/Juan José Rodríguez Prats/
Tiempo hace ya que no sabemos designar las cosas por su verdadero nombre (…) por eso la República se halla al borde del abismo
Catón el Joven (62 a. C.)
Los políticos hemos dejado de conversar. La posibilidad de que las palabras transmitan razones, argumentos, relato fiel de los hechos, se complica. Posicionamientos extremistas excluyen el mutuo acuerdo. Hemos despreciado la filología que, por sus raíces etimológicas, quiere decir amor por las palabras, conocimiento de su significado, respeto a su contenido. Paradoja de nuestro tiempo. Teniendo más medios para comunicarnos, no logramos entendernos. Padecemos eso que desde hace algunas décadas se ha denominado “disociación cognitiva”. La consecuencia es palpable, la cohesión social se resquebraja.
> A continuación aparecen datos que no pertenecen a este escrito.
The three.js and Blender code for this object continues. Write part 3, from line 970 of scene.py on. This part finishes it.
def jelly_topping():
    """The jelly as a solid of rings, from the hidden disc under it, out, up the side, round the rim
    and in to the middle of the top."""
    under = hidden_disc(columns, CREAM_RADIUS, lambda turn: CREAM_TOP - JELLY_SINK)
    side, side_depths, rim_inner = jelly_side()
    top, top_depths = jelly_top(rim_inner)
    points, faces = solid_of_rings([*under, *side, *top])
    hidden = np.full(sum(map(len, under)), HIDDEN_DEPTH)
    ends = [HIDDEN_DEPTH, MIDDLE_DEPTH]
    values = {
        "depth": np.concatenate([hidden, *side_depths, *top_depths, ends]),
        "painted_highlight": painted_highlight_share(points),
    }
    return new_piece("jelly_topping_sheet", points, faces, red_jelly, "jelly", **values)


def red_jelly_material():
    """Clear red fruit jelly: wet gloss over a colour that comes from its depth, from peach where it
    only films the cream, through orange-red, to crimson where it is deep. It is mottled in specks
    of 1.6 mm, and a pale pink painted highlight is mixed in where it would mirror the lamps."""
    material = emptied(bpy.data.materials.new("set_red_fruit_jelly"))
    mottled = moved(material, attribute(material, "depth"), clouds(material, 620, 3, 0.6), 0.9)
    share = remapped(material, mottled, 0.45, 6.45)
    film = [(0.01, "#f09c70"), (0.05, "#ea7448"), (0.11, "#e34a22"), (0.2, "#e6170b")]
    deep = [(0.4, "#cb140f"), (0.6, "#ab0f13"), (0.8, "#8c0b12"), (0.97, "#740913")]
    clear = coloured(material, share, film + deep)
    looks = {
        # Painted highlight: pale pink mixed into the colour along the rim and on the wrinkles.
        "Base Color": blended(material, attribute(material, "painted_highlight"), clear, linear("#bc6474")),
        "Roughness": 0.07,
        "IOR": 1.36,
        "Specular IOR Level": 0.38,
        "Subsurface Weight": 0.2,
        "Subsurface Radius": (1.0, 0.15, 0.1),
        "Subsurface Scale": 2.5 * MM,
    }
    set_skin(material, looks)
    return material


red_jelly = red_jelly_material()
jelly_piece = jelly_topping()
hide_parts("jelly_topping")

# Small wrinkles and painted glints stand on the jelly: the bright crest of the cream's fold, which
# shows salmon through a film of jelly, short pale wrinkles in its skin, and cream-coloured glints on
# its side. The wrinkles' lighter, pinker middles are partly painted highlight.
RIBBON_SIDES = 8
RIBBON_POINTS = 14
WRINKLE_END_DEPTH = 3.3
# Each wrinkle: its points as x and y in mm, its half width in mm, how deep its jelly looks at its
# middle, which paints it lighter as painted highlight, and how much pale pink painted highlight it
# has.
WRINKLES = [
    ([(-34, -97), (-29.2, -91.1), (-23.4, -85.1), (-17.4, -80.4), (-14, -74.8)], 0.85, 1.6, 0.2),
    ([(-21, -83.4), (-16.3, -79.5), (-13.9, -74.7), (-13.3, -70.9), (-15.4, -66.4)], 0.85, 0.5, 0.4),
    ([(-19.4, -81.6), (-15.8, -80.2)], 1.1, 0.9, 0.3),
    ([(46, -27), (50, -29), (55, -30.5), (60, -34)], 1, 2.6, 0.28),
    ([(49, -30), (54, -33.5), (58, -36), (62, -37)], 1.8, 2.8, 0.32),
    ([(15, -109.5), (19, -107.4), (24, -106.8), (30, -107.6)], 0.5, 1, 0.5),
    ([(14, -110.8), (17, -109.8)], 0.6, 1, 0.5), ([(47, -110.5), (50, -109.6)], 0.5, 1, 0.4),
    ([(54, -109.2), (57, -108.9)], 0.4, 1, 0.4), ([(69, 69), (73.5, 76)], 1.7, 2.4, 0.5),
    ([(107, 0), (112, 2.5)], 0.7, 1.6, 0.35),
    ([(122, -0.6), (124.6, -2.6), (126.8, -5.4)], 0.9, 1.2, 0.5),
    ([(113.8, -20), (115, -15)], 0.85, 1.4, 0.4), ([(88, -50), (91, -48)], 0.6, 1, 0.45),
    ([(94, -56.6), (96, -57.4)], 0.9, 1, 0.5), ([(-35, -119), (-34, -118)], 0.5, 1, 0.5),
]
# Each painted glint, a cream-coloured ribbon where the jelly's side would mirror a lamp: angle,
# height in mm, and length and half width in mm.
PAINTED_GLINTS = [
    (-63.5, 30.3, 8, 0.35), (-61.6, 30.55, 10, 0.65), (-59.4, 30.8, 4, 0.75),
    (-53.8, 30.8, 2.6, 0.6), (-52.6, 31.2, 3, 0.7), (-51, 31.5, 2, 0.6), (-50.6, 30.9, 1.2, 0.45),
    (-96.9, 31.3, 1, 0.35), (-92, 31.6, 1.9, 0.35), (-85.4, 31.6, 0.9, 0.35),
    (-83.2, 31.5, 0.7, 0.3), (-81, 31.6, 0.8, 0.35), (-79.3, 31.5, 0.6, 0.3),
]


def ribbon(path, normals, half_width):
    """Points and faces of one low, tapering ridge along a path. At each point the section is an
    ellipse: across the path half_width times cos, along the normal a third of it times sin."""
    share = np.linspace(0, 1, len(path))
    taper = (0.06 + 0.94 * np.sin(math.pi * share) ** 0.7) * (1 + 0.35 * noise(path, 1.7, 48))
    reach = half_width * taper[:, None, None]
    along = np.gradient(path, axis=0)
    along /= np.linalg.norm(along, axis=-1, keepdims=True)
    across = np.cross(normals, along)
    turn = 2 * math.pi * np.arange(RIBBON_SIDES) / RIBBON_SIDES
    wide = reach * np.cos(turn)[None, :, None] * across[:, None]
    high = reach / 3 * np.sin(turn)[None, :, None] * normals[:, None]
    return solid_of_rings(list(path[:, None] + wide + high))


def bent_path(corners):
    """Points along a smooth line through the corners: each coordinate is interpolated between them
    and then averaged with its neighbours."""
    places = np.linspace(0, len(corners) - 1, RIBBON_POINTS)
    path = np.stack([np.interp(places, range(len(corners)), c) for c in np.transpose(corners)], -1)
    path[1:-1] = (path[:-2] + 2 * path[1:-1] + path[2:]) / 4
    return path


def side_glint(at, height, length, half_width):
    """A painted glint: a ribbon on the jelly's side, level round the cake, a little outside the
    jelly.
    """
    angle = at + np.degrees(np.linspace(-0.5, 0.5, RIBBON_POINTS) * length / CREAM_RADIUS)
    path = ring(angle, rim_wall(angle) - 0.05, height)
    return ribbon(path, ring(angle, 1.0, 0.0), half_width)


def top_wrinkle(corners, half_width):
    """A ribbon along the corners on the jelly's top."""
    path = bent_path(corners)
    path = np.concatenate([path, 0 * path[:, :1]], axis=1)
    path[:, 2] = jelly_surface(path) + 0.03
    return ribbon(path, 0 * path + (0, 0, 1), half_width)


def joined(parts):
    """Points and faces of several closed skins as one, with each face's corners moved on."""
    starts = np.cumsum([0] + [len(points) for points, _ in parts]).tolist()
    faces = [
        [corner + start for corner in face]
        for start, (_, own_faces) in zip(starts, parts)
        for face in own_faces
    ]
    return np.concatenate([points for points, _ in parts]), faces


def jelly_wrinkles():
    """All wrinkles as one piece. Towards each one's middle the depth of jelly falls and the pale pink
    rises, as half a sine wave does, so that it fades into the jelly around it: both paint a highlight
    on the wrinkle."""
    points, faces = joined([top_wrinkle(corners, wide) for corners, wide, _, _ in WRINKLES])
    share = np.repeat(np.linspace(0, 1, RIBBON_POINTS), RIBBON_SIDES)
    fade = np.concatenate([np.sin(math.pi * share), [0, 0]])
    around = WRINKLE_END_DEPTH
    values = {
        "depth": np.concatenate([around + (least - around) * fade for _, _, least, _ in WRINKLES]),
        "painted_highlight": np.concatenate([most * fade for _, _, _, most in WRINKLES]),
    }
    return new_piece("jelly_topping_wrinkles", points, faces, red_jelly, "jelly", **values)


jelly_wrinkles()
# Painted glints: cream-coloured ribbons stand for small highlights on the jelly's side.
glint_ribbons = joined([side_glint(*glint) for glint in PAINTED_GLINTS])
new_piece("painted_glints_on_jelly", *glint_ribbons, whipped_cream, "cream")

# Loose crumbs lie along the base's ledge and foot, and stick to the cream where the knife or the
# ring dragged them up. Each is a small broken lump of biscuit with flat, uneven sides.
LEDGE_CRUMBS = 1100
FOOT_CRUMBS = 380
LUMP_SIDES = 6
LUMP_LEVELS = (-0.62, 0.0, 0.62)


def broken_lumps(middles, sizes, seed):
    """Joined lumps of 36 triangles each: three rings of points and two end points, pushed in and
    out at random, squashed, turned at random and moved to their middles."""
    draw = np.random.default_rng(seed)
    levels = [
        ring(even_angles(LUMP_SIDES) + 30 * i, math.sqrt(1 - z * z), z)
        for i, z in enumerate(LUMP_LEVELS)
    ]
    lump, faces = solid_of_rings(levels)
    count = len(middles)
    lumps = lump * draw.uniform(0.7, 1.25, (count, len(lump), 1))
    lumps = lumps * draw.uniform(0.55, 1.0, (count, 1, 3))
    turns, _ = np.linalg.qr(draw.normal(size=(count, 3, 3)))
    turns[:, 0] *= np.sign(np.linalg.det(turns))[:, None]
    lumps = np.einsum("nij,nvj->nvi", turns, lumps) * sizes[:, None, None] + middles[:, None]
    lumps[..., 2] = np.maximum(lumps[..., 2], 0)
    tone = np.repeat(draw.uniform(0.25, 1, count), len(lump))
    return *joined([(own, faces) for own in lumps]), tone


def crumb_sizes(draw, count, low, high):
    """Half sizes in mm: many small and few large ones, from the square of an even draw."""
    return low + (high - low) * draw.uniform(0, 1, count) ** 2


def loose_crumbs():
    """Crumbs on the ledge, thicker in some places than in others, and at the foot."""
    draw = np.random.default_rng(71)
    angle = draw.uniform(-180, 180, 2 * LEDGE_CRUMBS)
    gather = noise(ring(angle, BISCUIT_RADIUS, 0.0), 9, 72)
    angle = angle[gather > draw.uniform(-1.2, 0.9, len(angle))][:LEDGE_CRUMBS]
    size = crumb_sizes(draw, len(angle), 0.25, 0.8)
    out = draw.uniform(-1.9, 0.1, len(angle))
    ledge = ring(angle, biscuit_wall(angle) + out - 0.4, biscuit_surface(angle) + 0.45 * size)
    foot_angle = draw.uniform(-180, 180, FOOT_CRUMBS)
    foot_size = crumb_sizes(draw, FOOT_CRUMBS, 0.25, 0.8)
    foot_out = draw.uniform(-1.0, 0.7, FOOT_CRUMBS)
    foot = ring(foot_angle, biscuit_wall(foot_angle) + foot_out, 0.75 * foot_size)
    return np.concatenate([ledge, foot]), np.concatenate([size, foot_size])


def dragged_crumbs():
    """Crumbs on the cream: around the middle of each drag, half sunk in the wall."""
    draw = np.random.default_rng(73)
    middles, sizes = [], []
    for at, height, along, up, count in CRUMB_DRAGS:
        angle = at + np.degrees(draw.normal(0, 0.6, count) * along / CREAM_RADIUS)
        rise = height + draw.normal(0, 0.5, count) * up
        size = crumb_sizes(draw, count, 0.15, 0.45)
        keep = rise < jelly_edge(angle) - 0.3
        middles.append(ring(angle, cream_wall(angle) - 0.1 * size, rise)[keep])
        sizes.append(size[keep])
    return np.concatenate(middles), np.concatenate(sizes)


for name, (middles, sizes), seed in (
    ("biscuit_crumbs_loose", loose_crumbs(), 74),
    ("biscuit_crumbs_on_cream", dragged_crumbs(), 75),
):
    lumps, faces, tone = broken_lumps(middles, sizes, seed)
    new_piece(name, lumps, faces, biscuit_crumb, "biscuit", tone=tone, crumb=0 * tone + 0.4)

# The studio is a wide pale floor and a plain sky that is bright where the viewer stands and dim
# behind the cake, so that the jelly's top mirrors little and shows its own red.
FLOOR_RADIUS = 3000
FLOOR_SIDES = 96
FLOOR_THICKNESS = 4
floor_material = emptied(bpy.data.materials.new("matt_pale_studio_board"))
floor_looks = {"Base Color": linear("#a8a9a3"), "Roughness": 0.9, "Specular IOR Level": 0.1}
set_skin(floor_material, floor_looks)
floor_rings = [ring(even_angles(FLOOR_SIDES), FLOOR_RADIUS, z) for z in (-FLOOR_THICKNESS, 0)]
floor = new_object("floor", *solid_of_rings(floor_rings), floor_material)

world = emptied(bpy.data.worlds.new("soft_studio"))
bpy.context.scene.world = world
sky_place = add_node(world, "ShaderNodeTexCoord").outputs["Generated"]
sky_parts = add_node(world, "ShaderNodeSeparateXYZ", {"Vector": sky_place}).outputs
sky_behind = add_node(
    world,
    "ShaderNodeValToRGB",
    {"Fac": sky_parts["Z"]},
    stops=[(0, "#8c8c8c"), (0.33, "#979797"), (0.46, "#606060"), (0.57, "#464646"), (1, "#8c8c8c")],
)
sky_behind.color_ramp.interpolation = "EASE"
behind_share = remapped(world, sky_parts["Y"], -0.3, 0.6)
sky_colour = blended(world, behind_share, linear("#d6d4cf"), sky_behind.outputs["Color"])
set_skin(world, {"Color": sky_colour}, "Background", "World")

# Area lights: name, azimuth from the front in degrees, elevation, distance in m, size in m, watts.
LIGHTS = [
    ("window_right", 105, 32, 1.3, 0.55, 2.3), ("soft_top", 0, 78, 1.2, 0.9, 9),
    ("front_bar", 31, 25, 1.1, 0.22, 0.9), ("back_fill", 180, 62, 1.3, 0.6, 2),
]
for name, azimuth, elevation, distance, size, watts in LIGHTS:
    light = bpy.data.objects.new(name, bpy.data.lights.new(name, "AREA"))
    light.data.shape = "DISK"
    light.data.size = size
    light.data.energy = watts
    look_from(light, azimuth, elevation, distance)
El verbo conversar no tan solo implica intercambiar ideas, sino también convencer. De ahí emerge el converso, aquel que cambia de opinión o el que muta de creencias. Se constituye entonces la convergencia, una exigencia de la democracia. Evoco tres conversaciones en busca de asideros que nos permitan reencontrar la concordia tan deteriorada hoy en día.
En 1908, Porfirio Díaz declaró su deseo de concluir su vida política y permitir la contienda de partidos. Presumía que los mexicanos ya estábamos preparados para la democracia. Era hora de concluir la simulación en el cumplimiento de la Constitución. Por fin se iniciaba el proceso para dejar de ser súbditos y convertirnos en ciudadanos.
En ese mismo año, Francisco I. Madero, con ideas inspiradas en el liberalismo, escribió La sucesión presidencial. Al año siguiente, le envió una carta al dictador. Se atrevía a formularle una pregunta: “¿Será necesario que continúe el régimen de poder absoluto con algún hombre que pueda seguir la política de usted, o bien será más conveniente que se implante francamente el régimen democrático y tenga usted como sucesor la ley?”.
En plena campaña presidencial (1910), se dio la entrevista en la cual, hasta donde mis pesquisas alcanzan, Madero insistió en las propuestas de nuestros grandes próceres, “que nos legaron un código de leyes tan sabias a la prensa independiente, tremolando la bandera constitucional para protestar contra los abusos del poder y la libertad al pueblo, como los que han llevado a un gran desarrollo, a un nivel muy superior al de los pueblos esclavos”. Hay testimonios que afirman que al final de la plática don Porfirio expresó: “Pobre Panchito, cree que con tan solo honradez se puede gobernar México. A su vez, Madero comentó la notable decrepitud del presidente. El pragmatismo de uno, el idealismo del otro.
Otro encuentro memorable se da en 1936, cuando se reunieron en Los Ángeles, Plutarco Elías Calles y José Vasconcelos, enemigos irreconciliables. En su libro El proconsulado, el aguerrido intelectual se refería de manera sarcástica a Calles como el “jefe máximo”. En la plática, Calles expresó que él debía tratar de esa manera a militares que únicamente entendían el lenguaje de la fuerza y el poder. No con las buenas maneras de los teóricos de la política, Vasconcelos señaló que “trazaron un plan para restaurar la libertad electoral”. Nuevamente el contraste entre el pragmatismo de uno y el idealismo del otro.
Un último encuentro histórico. Al día siguiente del destape de Adolfo López Mateos (1957), desayunaron él y don Adolfo Ruiz Cortines en casa de Antonio Ortiz Mena. Ahí se diseñó el principio del desarrollo estabilizador. Uno manejaba la política y el otro la economía sin permitir contagios. El burócrata veracruzano, con experiencia y mesura, sin mucho aspaviento, prolongó el mayor nivel de desarrollo en México del que se tenga registro.
La fragmentación social es señal de decadencia. Urge rescatar la interlocución sincera, la ética del lenguaje.
Nuestras leyes no han sido normas jurídicas, sino aspiraciones. Escribía Hemingway: “Hay tiempos de pescar y hay tiempos de dejar secar las redes”. Creo que merecemos una tregua para conversar nuevamente. Negarse es desertar del deber.